The broker emphasized that her service is not for everyone.

"We are not for people who are relocating to New York. We don't have time to take them on a tour and say, 'This is Lincoln Center,'" Bernstein said. "There are many other excellent brokerages here who can do a great job at that. Foreign buyers, out-of-town buyers, that's not for us. We're geared toward the specific demographic of demanding, market-savvy buyers."


The model that Ms. Bernstein is using is what is what I liked to call the Chinatown model which is to sell low but make your money in moving high amounts of volume. There a ton of savvy buyers out there who know what they want and go out on their own without a buyer's broker. However it doesn't hurt to have someone in their corner to coordinate all the details and make sure that they aren't getting screwed over.

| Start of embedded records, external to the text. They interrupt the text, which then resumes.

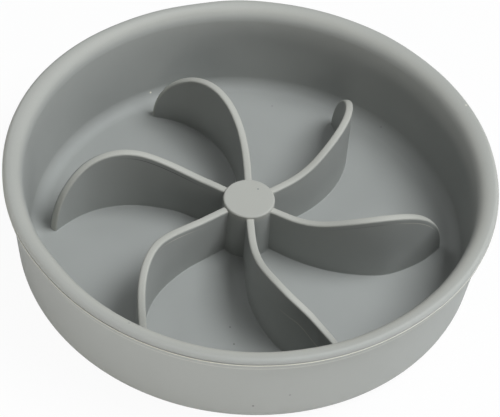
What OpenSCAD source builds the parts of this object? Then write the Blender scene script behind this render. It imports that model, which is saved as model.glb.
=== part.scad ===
// Slow feeder bowl: a low round bowl moulded in one piece of grey silicone.
// Six curved vanes stand on the floor round a centre post, so that food lies in the channels between them.
// The origin is at the middle of the face that the bowl stands on, +Z is up,
// and the first vane leaves the post along +Y.

/* [Bowl] */
// Widest diameter, over the moulding ridge on the rim
bowl_d = 200; // [160:1:220]
// Height from the table to the top of the rim
bowl_h = 46; // [42:1:60]

/* [Foot] */
// Radius of the round between the outer wall and the underside
foot_round = 9; // [4:0.5:12]
// Width of the ring that the bowl stands on, inside the wall
foot_ring_w = 8; // [4:0.5:14]
// Height of that ring, which is also the depth of the hollow under the floor
foot_ring_h = 1; // [0.5:0.1:2]
// Bevel along the inner edge of that ring
foot_ring_bevel = 0.6; // [0.2:0.1:1.5]

/* [Floor] */
// Thickness of the floor
floor_t = 3; // [1.5:0.1:4]
// Radius of the round between the floor and the inside of the wall
floor_fillet = 6; // [4:0.5:10]

/* [Wall] */
// Lean of the inside of the wall, in degrees from upright
wall_in_draft = 4.5; // [1:0.5:8]
// Lean of the outside of the wall, in degrees from upright
wall_out_draft = 6.7; // [4:0.1:8]
// How far the wall stands in from the rim's lower edge
wall_step = 1.8; // [1:0.1:2.5]
// Radius of the hollow round under the rim
wall_cove = 0.6; // [0.3:0.1:0.8]

/* [Rim] */
// Width of the rim, from the moulding ridge to the inside of the wall
rim_w = 8.5; // [7.5:0.5:12]
// Distance from the moulding ridge in to the highest line of the rim
crown_in = 2; // [1.5:0.5:5]
// Height of the rim's top over the moulding ridge
crown_h = 2.5; // [1:0.5:4]
// Depth over which the rim's top rolls down into the inside of the wall
shoulder_h = 7; // [6:0.5:12]
// Height of the rim's edge below the moulding ridge
lip_h = 3; // [2:0.1:4.5]
// How far the lower edge of the rim stands in from its widest place
lip_in = 0.5; // [0.3:0.1:1.2]
// Radius of the round on that lower edge
lip_round = 0.8; // [0.3:0.1:1]
// How far the moulding ridge stands out
ridge_out = 0.2; // [0.1:0.05:0.25]
// Height of the moulding ridge
ridge_t = 0.5; // [0.2:0.1:0.8]

/* [Centre post] */
// Diameter of the post at its top
post_d = 21.2; // [16:0.1:30]
// Height of the post over the floor
post_h = 24; // [20:0.5:30]
// Lean of the post's side, in degrees from upright
post_draft = 1; // [0.5:0.5:3]
// Radius of the round on the post's top edge
post_round = 0.8; // [0.3:0.1:1.4]

/* [Vanes] */
// Number of vanes
vane_count = 6; // [4:1:8]
// Thickness of a vane along its rounded top edge
vane_t = 3.2; // [1.8:0.1:4]
// Thickness of a vane where it meets the floor
vane_foot_t = 3.4; // [2.4:0.1:5]
// How far a vane's top edge starts below the top of the post
vane_drop = 1.1; // [1:0.1:4]
// Height of a vane's highest place over the floor
vane_crest_h = 31.8; // [26:0.1:36]
// Length of the level stretch of the top edge beside the post
vane_level = 8; // [3:0.5:12]
// Length of the rounded nose, along the vane from its highest place to its tip
vane_nose = 31; // [20:0.5:40]
// Length of the straight stretch of a vane beside the post
vane_straight = 15; // [5:0.5:25]
// How far a vane turns from the post to its tip, in degrees
vane_turn = 75; // [45:1:95]
// Clear floor between a vane's tip and the start of the wall's inner round
vane_tip_gap = 3.3; // [1:0.1:10]
// Direction in which the first vane leaves the post, in degrees
vane_first = 90; // [0:1:180]

/* [Hidden] */
$fn = 180;
silicone = [0.62, 0.64, 0.62];
silicone_inside = [0.58, 0.60, 0.60];
vane_names = [for (k = [1:vane_count]) str("vane_", k)];

// How far below level, on the inside round, the wall is cut from its foot, in degrees
seam_turn = 30;

// Steps along each round of an outline, over a vane's top edge (an even number), along its rise and its nose
arc_steps = 8;
edge_steps = 10;
rise_steps = 26;
nose_steps = 20;

// Heights of the floor, the moulding ridge, the rim's lower edge and the end of the rim's roll
widest_r = bowl_d / 2;
floor_z = foot_ring_h + floor_t;
ridge_z = bowl_h - crown_h;
lip_z = ridge_z - lip_h;
crown_r = widest_r - crown_in;
shoulder_w = rim_w - crown_in;
shoulder_z = bowl_h - shoulder_h;

// The rim's roll is a quarter of an oval; it ends where it leans as the wall does
roll_end = atan2(shoulder_w, shoulder_h * tan(wall_in_draft));
roll_seam = acos((lip_z - shoulder_z) / shoulder_h);
inner_top = oval(crown_r, shoulder_z, -shoulder_w, shoulder_h, 90 - roll_end);

// Inside face of the leaning wall at a height, and the round tangent to it and to the floor
function wall_in(z) = inner_top[0] - (inner_top[1] - z) * tan(wall_in_draft);
fillet_z = floor_z + floor_fillet;
fillet_r = wall_in(fillet_z) - floor_fillet / cos(wall_in_draft);
floor_r = fillet_r;

// Outside face of the wall at a height, the hollow round tangent to it and to the underside of the rim,
// and the round tangent to it and to the underside of the bowl
lip_r = widest_r - lip_in;
wall_top_r = lip_r - wall_step;
function wall_out(z) = wall_top_r - (lip_z - z) * tan(wall_out_draft);
cove_r = wall_out(lip_z - wall_cove) + wall_cove / cos(wall_out_draft);
foot_r = wall_out(foot_round) - foot_round / cos(wall_out_draft);
body_r = widest_r - ridge_out;

// Post and vanes
post_r = post_d / 2;
vane_root_h = post_h - vane_drop;
vane_start = post_r + vane_straight;
vane_end_r = floor_r - vane_tip_gap;

// Radius of the vane's bend, from the turn and from how far out the tip lies
bend_c = 1 - cos(vane_turn);
bend_s = vane_start * sin(vane_turn);
bend_r = (sqrt(bend_s * bend_s + 2 * bend_c * (vane_end_r * vane_end_r - vane_start * vane_start)) - bend_s)
    / (2 * bend_c);
vane_len = vane_straight + bend_r * vane_turn * PI / 180;
crest_s = vane_len - vane_nose;

// A point of an oval about [r, z], and a run of them
function oval(r, z, rx, rz, a) = [r + rx * cos(a), z + rz * sin(a)];
function run(r, z, rx, rz, from, to) = [
    for (i = [0:arc_steps]) oval(r, z, rx, rz, from + (to - from) * i / arc_steps)
];

// Roll of the rim's inside, where 0 is the top of the rim and 90 is upright
function roll(from, to) = [
    for (i = [0:arc_steps])
        let (a = from + (to - from) * i / arc_steps)
        [crown_r - shoulder_w * sin(a), shoulder_z + shoulder_h * cos(a)]
];

module rim() {
    color(silicone) rotate_extrude() polygon(concat(
        roll(roll_seam, 0),
        run(crown_r, ridge_z, body_r - crown_r, crown_h, 90, asin(ridge_t / crown_h / 2)),
        [[widest_r, ridge_z], [body_r, ridge_z - ridge_t / 2]],
        run(lip_r - lip_round, lip_z + lip_round, lip_round, lip_round, 0, -90)
    ));
}

module side_wall() {
    color(silicone) rotate_extrude() polygon(concat(
        [oval(foot_r, foot_round, foot_round, foot_round, -wall_out_draft)],
        run(cove_r, lip_z - wall_cove, wall_cove, wall_cove, 180 - wall_out_draft, 90),
        roll(roll_seam, roll_end),
        run(fillet_r, fillet_z, floor_fillet, floor_fillet, -wall_in_draft, -seam_turn)
    ));
}

// Corner where the wall turns into the floor inside and into the underside outside; its joint with the wall
// runs from the cut on the inside round to the end of the outside round
module wall_foot() {
    color(silicone) rotate_extrude() polygon(concat(
        [[floor_r, 0]],
        run(foot_r, foot_round, foot_round, foot_round, -90, -wall_out_draft),
        run(fillet_r, fillet_z, floor_fillet, floor_fillet, -seam_turn, -90)
    ));
}

module floor_disc() {
    color(silicone_inside) translate([0, 0, foot_ring_h]) cylinder(r = floor_r, h = floor_t);
}

module foot_ring() {
    inner_r = floor_r - foot_ring_w;
    color(silicone) rotate_extrude() polygon([
        [inner_r + foot_ring_bevel, 0],
        [floor_r, 0],
        [floor_r, foot_ring_h],
        [inner_r, foot_ring_h],
        [inner_r, foot_ring_bevel]
    ]);
}

// Radius of the post's side at a height over the floor
function post_side(h) = post_r + (post_h - h) * tan(post_draft);

module centre_post() {
    color(silicone) translate([0, 0, floor_z]) rotate_extrude() polygon(concat(
        [[0, 0], [post_side(0), 0]],
        run(post_r - post_round, post_h - post_round, post_round, post_round, 0, 90),
        [[0, post_h]]
    ));
}

// A vane is worked out flat, in distance s along it and height h over the floor, and then bent to its plan.
// Place on the floor of a point that lies s along the vane and w to its left
function bend_at(s) = max(0, s - vane_straight) / bend_r * 180 / PI;
function plan(s, w) = let (a = bend_at(s)) [
    post_r + min(s, vane_straight) + (bend_r - w) * sin(a),
    w * cos(a) + bend_r * (1 - cos(a))
];

// Half of the thickness at a height over the floor
function half_t(h) = (vane_t + (vane_foot_t - vane_t) * (1 - h / vane_crest_h)) / 2;

// Stations along the top edge: [s, h, lean of the edge's outward normal from upright]
rise_l = crest_s - vane_level;
rise_h = vane_crest_h - vane_root_h;
function rise(s) = let (a = 180 * max(0, s - vane_level) / rise_l)
    [s, vane_root_h + rise_h * (1 - cos(a)) / 2, -atan(rise_h * PI / rise_l * sin(a) / 2)];
function nose(a) = [crest_s + vane_nose * sin(a), vane_crest_h * cos(a), atan2(sin(a) / vane_nose, cos(a) / vane_crest_h)];
stations = concat(
    [for (i = [0:rise_steps - 1]) rise(crest_s * i / rise_steps)],
    [for (i = [0:nose_steps]) nose(90 * i / nose_steps)]
);
last = len(stations) - 1;

// A point of the rounded edge at station e, from one side over the top to the other
function edge_point(e, i) = let (
    t = half_t(e[1]),
    a = 90 - 180 * i / edge_steps,
    back = t * (1 - cos(a)),
    p = plan(e[0] - back * sin(e[2]), t * sin(a))
) [p[0], p[1], max(0, e[1] - back * cos(e[2]))];
function foot_point(e, side) = let (
    t = half_t(e[1]),
    p = plan(e[0] - t * sin(e[2]), side * half_t(0))
) [p[0], p[1], 0];

// One ring of points: the foot, the edge, the foot; the first ring lies on the post's side
function ring(e) = concat(
    [foot_point(e, 1)],
    [for (i = [0:edge_steps]) edge_point(e, i)],
    [foot_point(e, -1)]
);
function on_post(p) = [sqrt(pow(post_side(p[2]), 2) - p[1] * p[1]), p[1], p[2]];
ring_n = edge_steps + 3;
tip_ring = [for (i = [0:edge_steps]) edge_point(stations[last], i)];
vane_points = concat(
    [for (p = ring(stations[0])) on_post(p)],
    [for (j = [1:last - 1]) each ring(stations[j])],
    tip_ring
);

// Skin between the rings, the face on the post, the foot and the tip
tip_0 = last * ring_n;
near = (last - 1) * ring_n;
vane_faces = concat(
    [for (j = [0:last - 2]) for (i = [0:ring_n - 1])
        let (a = j * ring_n + i, b = j * ring_n + (i + 1) % ring_n)
        each [[b, a, a + ring_n], [b + ring_n, b, a + ring_n]]],
    [for (i = [0:(edge_steps + 1) / 2]) let (a = i, b = ring_n - 1 - i)
        each (b - a > 2 ? [[b, a, a + 1], [b - 1, b, a + 1]] : [[b, a, a + 1]])],
    [for (i = [0:edge_steps - 1]) let (a = near + 1 + i, b = tip_0 + i)
        each [[a + 1, a, b], [b + 1, a + 1, b]]],
    [
        [near + 1, near, tip_0],
        [near + ring_n - 1, near + ring_n - 2, tip_0 + edge_steps],
        [tip_0, near, near + ring_n - 1],
        [tip_0 + edge_steps, tip_0, near + ring_n - 1],
        [for (i = [0:edge_steps]) tip_0 + i]
    ]
);

module vane(k) {
    color(silicone_inside) translate([0, 0, floor_z])
        rotate([0, 0, vane_first + (k - 1) * 360 / vane_count])
            polyhedron(points = vane_points, faces = vane_faces, convexity = 6);
}

rim();
side_wall();
wall_foot();
floor_disc();  // floor
foot_ring();
centre_post();
for (k = [1:vane_count]) vane(k);
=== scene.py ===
# %% [markdown]
# # A slow feeder bowl in matte silicone
# The bowl is one moulding of grey silicone rubber: a rolled rim, a leaning wall, a flat floor, and
# six curved vanes round a post. The CAD model has the same regions as separate solids, in this same
# frame and in metres. Here each of them gets a finer mesh in its place, with the small things that
# a mould leaves behind, and then the finish, the light and the camera. This first cell loads the
# CAD model.

# %% The frame
import math

import bmesh
import bpy
from mathutils import Matrix, Vector


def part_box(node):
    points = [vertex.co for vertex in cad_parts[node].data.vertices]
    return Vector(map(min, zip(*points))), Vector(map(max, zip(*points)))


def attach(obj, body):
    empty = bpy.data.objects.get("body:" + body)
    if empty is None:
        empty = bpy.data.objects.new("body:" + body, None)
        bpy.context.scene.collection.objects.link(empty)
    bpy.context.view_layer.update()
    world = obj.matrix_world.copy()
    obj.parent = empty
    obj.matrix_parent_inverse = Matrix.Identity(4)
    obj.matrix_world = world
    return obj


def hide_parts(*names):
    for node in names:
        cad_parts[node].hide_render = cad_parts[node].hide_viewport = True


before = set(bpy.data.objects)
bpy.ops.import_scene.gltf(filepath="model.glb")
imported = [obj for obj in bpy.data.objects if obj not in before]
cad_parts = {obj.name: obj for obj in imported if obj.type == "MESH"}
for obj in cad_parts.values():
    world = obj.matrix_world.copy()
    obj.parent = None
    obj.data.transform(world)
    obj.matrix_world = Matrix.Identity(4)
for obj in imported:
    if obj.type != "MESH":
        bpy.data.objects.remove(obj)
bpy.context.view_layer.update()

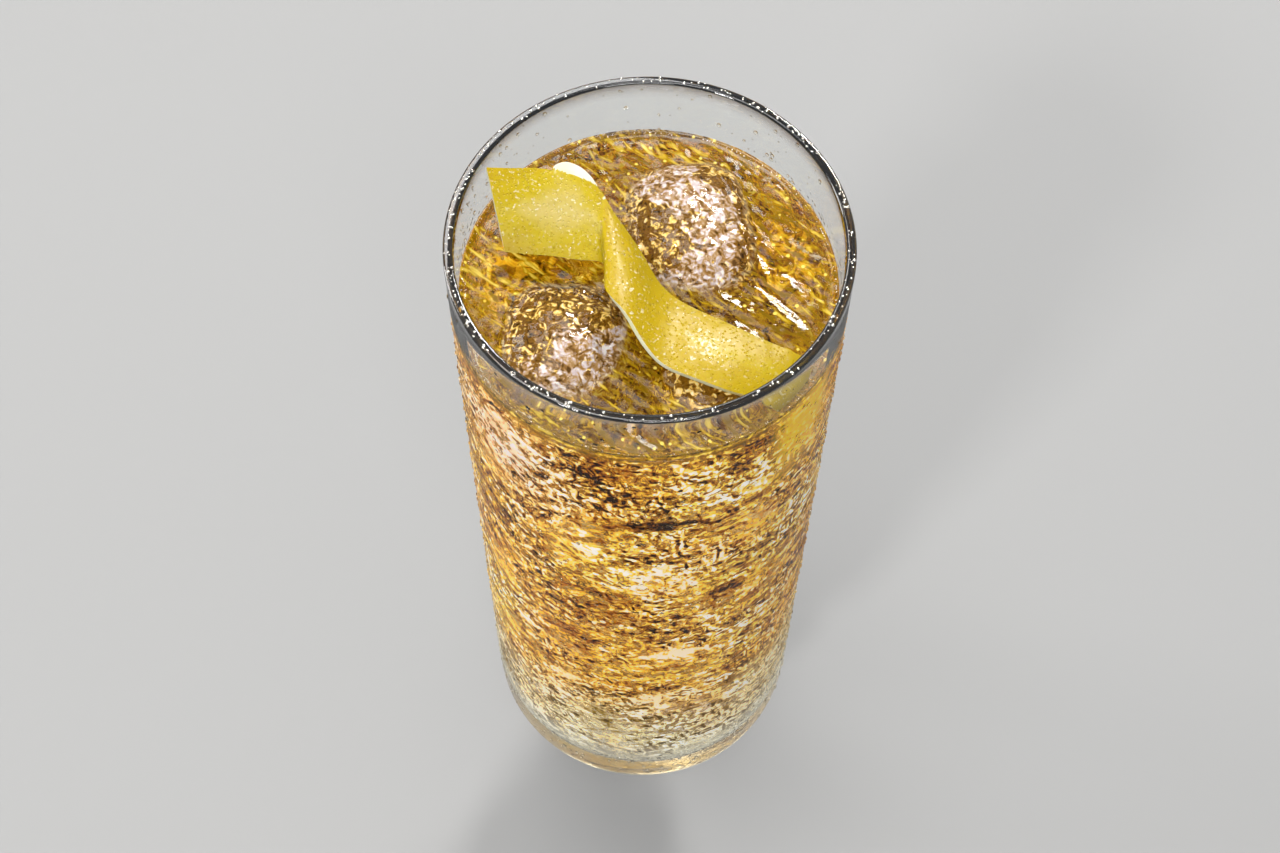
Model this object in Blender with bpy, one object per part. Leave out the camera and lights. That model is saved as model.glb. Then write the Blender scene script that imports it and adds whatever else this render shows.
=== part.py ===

The only party I can see getting annoyed are the selling brokers. A direct buyer usually means a broker gets a 4% commission all to themselves. The last thing they want to do is share that commission to some agent who just popped into the deal the lat minute. In fact most selling brokers will go apes**t over a discount broker even if they are getting the larger portion of the deal. Why? Because they want it all especially in a soft market.

Another thing that will probably happen is that sellers will demand to renegotiate the commission because co-brokes usually means a 6% commission will be provided by the seller to be split by the two parties. However, if it turns out that a discount broker is only taking less than half of the 6%, the seller is going to demand to lower the commission since the selling broker is taking the majority of the split.

As discount brokers become more popular, I do forsee sellers demanding a clause in their exclusive agreements that if a discount broker is involved with the transcation than the commission will be reduced.

Now if REBNY takes a page out of the NAR playbook and demands minimum serivce laws well, that is when things are going get completely out of control.